A native of Tianjin, Jung Ying Tsao moved to Taiwan in the late 1940s, then in 1963 to San Francisco, where he opened a small gallery of Chinese art. His reputation grew, thanks to his dedication to cultivating budding collectors, such as Michael Gallis, who embraced his challenge to recognize the expressive power of Chinese masterworks and explore how this power might enrich their own lives. By 1974 J.Y. Tsao Oriental Fine Arts had evolved into Far East Fine Arts, Inc., in a larger space on Sutter Street near Union Square. Here, over the next forty years, Jung Ying Tsao would write three books, hold exhibitions, lead informal study groups, and continue to mentor young scholars and guide clients on the journey of appreciating Chinese art.

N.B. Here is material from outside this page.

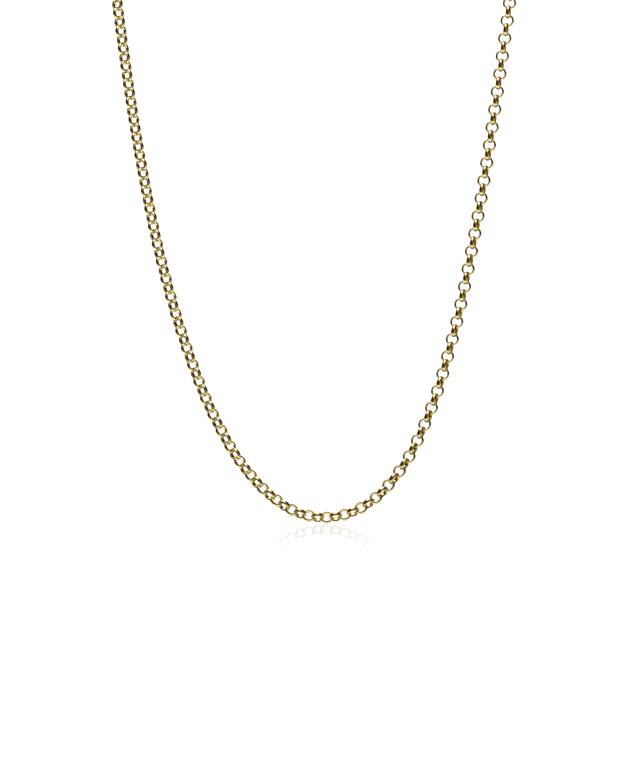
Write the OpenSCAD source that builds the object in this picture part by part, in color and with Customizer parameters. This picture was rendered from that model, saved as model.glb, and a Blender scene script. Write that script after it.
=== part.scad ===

Jung Ying Tsao authored three books, The Four Jens (1977), Chinese Paintings of the Middle Qing Dynasty (1987), and The Paintings of Xugu and Qi Baishi (1993). He also placed important works in the collections of the Cleveland Museum of Art, the Asian Art Museum of San Francisco, and the Metropolitan Museum of Art. In addition, collections formed and guided by Mr. Tsao have been the subject of major academic projects, including New Songs on Ancient Tunes: 19th-20th Century Chinese Paintings and Calligraphy from the Richard Fabian Collection (2007) at the Honolulu Academy of Arts, Selected Masterworks of Modern Chinese Painting from the Mozhai Collection (2010) at the Central Academy of Fine Arts in Beijing, and, most recently, a major study of seventeenth century Chinese painting at the Los Angeles County Museum of Art.
As keynote speaker at the 2008 World Chinese Collectors Convention in Shanghai, and also in an interview earlier that year, Jung Ying Tsao related insights into his development as a scholar and collector as well as his hopes for future generations. In his later years, Mr. Tsao laid plans to establish a foundation that would promote public education on Chinese art and culture. Since his passing, family members have endeavored to honor his wishes and extend his legacy by sponsoring the programs of the Mozhai Foundation.
In 2016, the Los Angeles County Museum of Art (LACMA) presented an exhibition of more than 130 works of Chinese painting and calligraphy from the late Ming and early Qing periods that Jung Ying Tsao personally acquired over a period of 50 years. Alternative Dreams: 17th-Century Chinese Paintings from the Tsao Family Collection featured nearly 80 artists from a broad range of backgrounds and stylistic trends. The exhibition’s illustrated catalog (edited by curator Stephen Little) includes essays by distinguished scholars in the fields of art, poetry, and Buddhism. A two-day symposium hosted by LACMA offered thirteen presentations on Chinese art and culture of the 17th century. The collection represents the culmination of Mr. Tsao’s lifelong pursuit of scholarship and connoisseurship in Chinese art.
The Name Of The Mozhai Foundation
Mozhai means “the studio of quietude” and was the courtesy name chosen by Jung Ying Tsao to reflect his work as a scholar, connoisseur, and collector of traditional Chinese painting and calligraphy.
The Mozhai Foundation Seal
The seal appearing in the Mozhai Foundation logo was carved by master engraver Wu Zijian 吳子健 (born 1947). Six characters comprise the text in the bird-and-worm script 鳥蟲文, a form of seal script used from the Spring and Autumn period (770-476 BCE) through the Han Dynasty (206 BCE-220 AD).
The text reads: 曹氏默齋心賞 Cao shi Mozhai xinshang. The first two characters (in the upper and lower right) refer to the Tsao family. The second two characters (in the central column) are the courtesy name of Jung Ying Tsao and mean “silent studio”—that is, a retreat for quiet contemplation. This appellation reflects Mr. Tsao’s personal approach to scholarship and connoisseurship with regard to Chinese art. The final two characters may be translated as “to appreciate” or “to admire.”